What the Prophets Said to the Athenians Before the Athenians Were Born
Consider what would have happened if an Athenian envoy had sat across a table not from the Melian council but from the prophet Isaiah. The Athenian would have presented his thesis: the strong do what they can, this is the law of nature and of gods. Isaiah had already answered it. When Assyria swept through the ancient Near East executing populations and enslaving cities, Isaiah did not conclude that the strong do what they can and the weak suffer what they must. He declared that Assyria was the rod of God’s anger, an instrument being used beyond its commission, and that the day of divine reckoning for Assyrian arrogance was already written in a ledger no empire could falsify. Daniel watched kingdom after kingdom rise to the height of its power and be reduced to dust and drew the conclusion Thucydides could only approach: it is the God of heaven who removes kings and establishes kings, and no throne is finally self-justifying. The Melians did not survive. Scripture is honest about that. The prophetic tradition does not promise that faithfulness prevents suffering in the short term. It promises something larger: that every act of naked power is entered into God’s record, and that the Athenian thesis, right as the world goes, is wrong as God goes, because God is not a respecter of the power differential the Athenians called a law of nature.
The Cross as the Definitive Answer to the Melian Dialogue
A man stands before a Roman governor who holds the power of life and death. The governor asks whether he has the authority to crucify him. The man answers that the governor would have no authority at all unless it had been given him from above. This is not the language of the weak suffering what they must. This is the language of the one who holds all power choosing, for the sake of the guilty, to be numbered among the powerless. Everything the Athenians said at Melos stands directly opposed by what Jesus Christ did at Calvary. The Sermon on the Mount had already announced the inversion: blessed are the meek, the merciful, those who hunger for justice, those who make peace. This is not political naivety. It is the proclamation of a new order breaking into history through the King who establishes his reign not by dominating the weak but by dying in their place. Paul’s letter to the Romans opens with a description of the world the Melian Dialogue inhabits: human beings who have suppressed the truth of God and organized their common life around domination, arrogance, and the ruthless treatment of those who cannot protect themselves. Where Thucydides could trace the arc of hubris to its tragic end, Paul announces that God has entered the story in Christ, and that the ethic of agape, self-giving love that pursues the good of the other at cost to oneself, is not the sentiment of the weak but the power of God for salvation. The empire the Athenians built on the thesis that might makes right fell within a generation. The kingdom built on the cross is still standing.
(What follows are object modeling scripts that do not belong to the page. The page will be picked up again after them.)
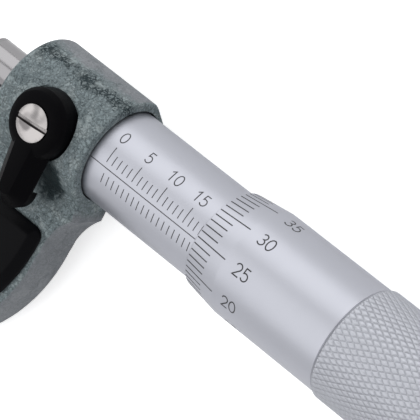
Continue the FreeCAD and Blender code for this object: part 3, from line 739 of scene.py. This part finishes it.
def stageFloor():
    # pale floor under the tool; a little glow for the camera and for reflections lifts it to white
    half, low = stageLight["floorHalf"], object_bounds()[0].z
    mesh = bpy.data.meshes.new("paleFloor")
    corners = [(-half, -half, low), (half, -half, low), (half, half, low), (-half, half, low)]
    mesh.from_pydata(corners, [], [(0, 1, 2, 3)])
    floor = addObject("paleFloor", mesh)
    finish = Finish("paleFloor", Roughness=0.9, Base_Color=stageLight["floorColour"], Specular_IOR_Level=0.0,
                    Emission_Strength=1.0)
    fromCamera, fromGloss, fromGlass = (finish.node("ShaderNodeLightPath", output=index) for index in (0, 3, 6))
    seen = fromCamera.atLeast(fromGloss.atLeast(fromGlass) * stageLight["mirrored"])
    finish.feed(Emission_Color=seen * stageLight["floorGlow"])
    mesh.materials.append(finish.material)


def softLamp(name, azimuth, elevation, distance, size, radiance):
    # an oblong lamp that faces the tool, its angles in degrees; power = radiance x pi x area
    az, el = math.radians(azimuth), math.radians(elevation)
    away = Vector((math.cos(el) * math.cos(az), math.cos(el) * math.sin(az), math.sin(el)))
    lamp = bpy.data.lights.new(name, "AREA")
    lamp.shape, lamp.size, lamp.size_y = "RECTANGLE", size[0], size[1]
    lamp.energy = radiance * math.pi * size[0] * size[1]
    facing = away.to_track_quat("Z", "Y").to_matrix().to_4x4()
    holder = addObject(name, lamp)
    holder.matrix_world = Matrix.Translation(lampAim + away * distance) @ facing


for name, settings in lamps.items():
    softLamp(name, **settings)

world = bpy.data.worlds.new("room")
world.use_nodes = True
room = world.node_tree.nodes["Background"].inputs
room["Color"].default_value, room["Strength"].default_value = stageLight["sky"], stageLight["world"]
bpy.context.scene.world = world
bpy.context.scene.view_settings.view_transform = "Standard"
stageFloor()

# place in millimetres, turn in degrees, lens and sensor in millimetres, clip in metres
view = {"place": (249.696, 117.429, 346.259), "turn": (1.4916, 32.4931, 34.2875), "lens": 257.143,
        "sensor": 36.0, "clip": (0.01, 20.0)}
camera = bpy.data.cameras.new("camera")
camera.lens, camera.sensor_width = view["lens"], view["sensor"]
camera.clip_start, camera.clip_end = view["clip"]
stand = addObject("camera", camera)
stand.location = Vector(view["place"]) * mm
stand.rotation_euler = [math.radians(angle) for angle in view["turn"]]
bpy.context.scene.camera = stand
print("micrometer: stage set")
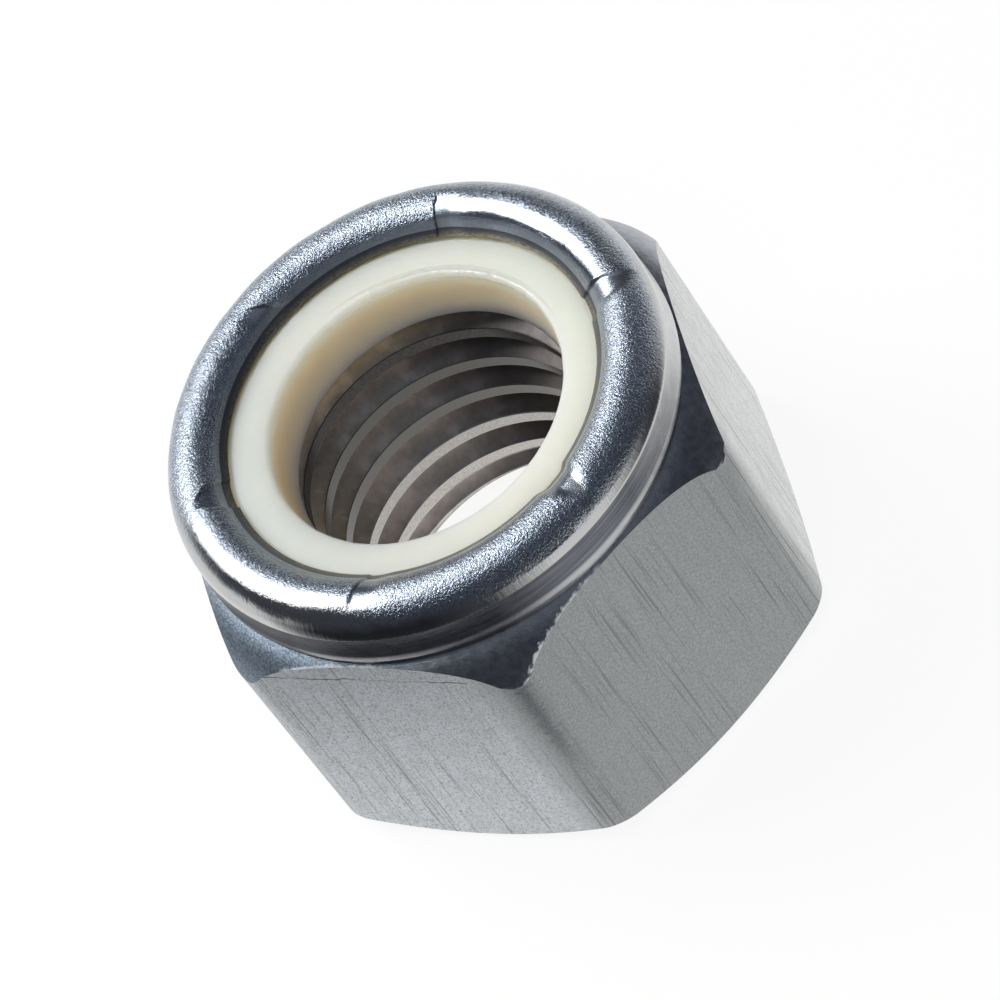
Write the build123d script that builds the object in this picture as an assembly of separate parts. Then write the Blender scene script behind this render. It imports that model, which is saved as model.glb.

Why Every Christian Should Read Thucydides’ Melian Dialogue
You are holding, in this text, the clearest statement the ancient world ever produced of the argument that every Christian leader, every Christian voter, every Christian businessperson, and every Christian parent will face in some form before the week is out. The Athenian thesis is not a museum piece. It is alive in every negotiation where the powerful rewrite the rules in their favor, in every geopolitical calculation that treats small nations as instruments of the strong, in every workplace where those who cannot protect themselves are told that justice is a conversation between equals and they are not equal. Reading Thucydides equips the Christian to recognize this argument in its most sophisticated form and to answer it with something stronger than sentiment. The narrative’s tragic structure illustrates with painful precision what Proverbs and the prophets taught about pride before destruction, and it does so without recourse to Scripture, making it a powerful witness from outside the covenant to truths Scripture has been declaring all along. By sharpest contrast, the Melian Dialogue illuminates the uniqueness of biblical revelation. Greece produced the greatest historians and tragedians the ancient world knew, and none of them could move beyond the observation that power tends to dominate. Only the biblical tradition supplies what Thucydides could not: a transcendent sovereign God who holds the powerful accountable, a covenant that constrains the strong toward justice for the widow and the orphan, and a gospel that transforms the ethic of domination into the ethic of the cross.
The Kingdom That Outlasts Every Empire: A Call to Live Differently
Thucydides wrote his history as a possession for all time, a phrase he used to describe what true historiography accomplishes: it teaches the truth about human nature so that those who read it are never surprised by what fallen men and fallen nations do. Christians read it for the same reason and for one reason more, because knowing the depth of the problem sharpens the joy of the solution. Micah’s summary of the life God requires, to do justice, to love mercy, and to walk humbly with God, is the direct counter-program to the Athenian thesis, and it is not optional for those who bear the name of Christ. Every Christian who leads an organization, influences a community, raises a child, or casts a vote is choosing, in ways small and large, between the Athenian ethic and the ethic of the cross. The Athenians who stood on Melos were confident they were describing reality. They were partly right: they were describing the world as fallen humanity has always organized it. But the one who rose from the dead after Rome’s power had done its worst declared that this is not the world’s final word, and that the kingdom being built on his terms is the only empire that will not end.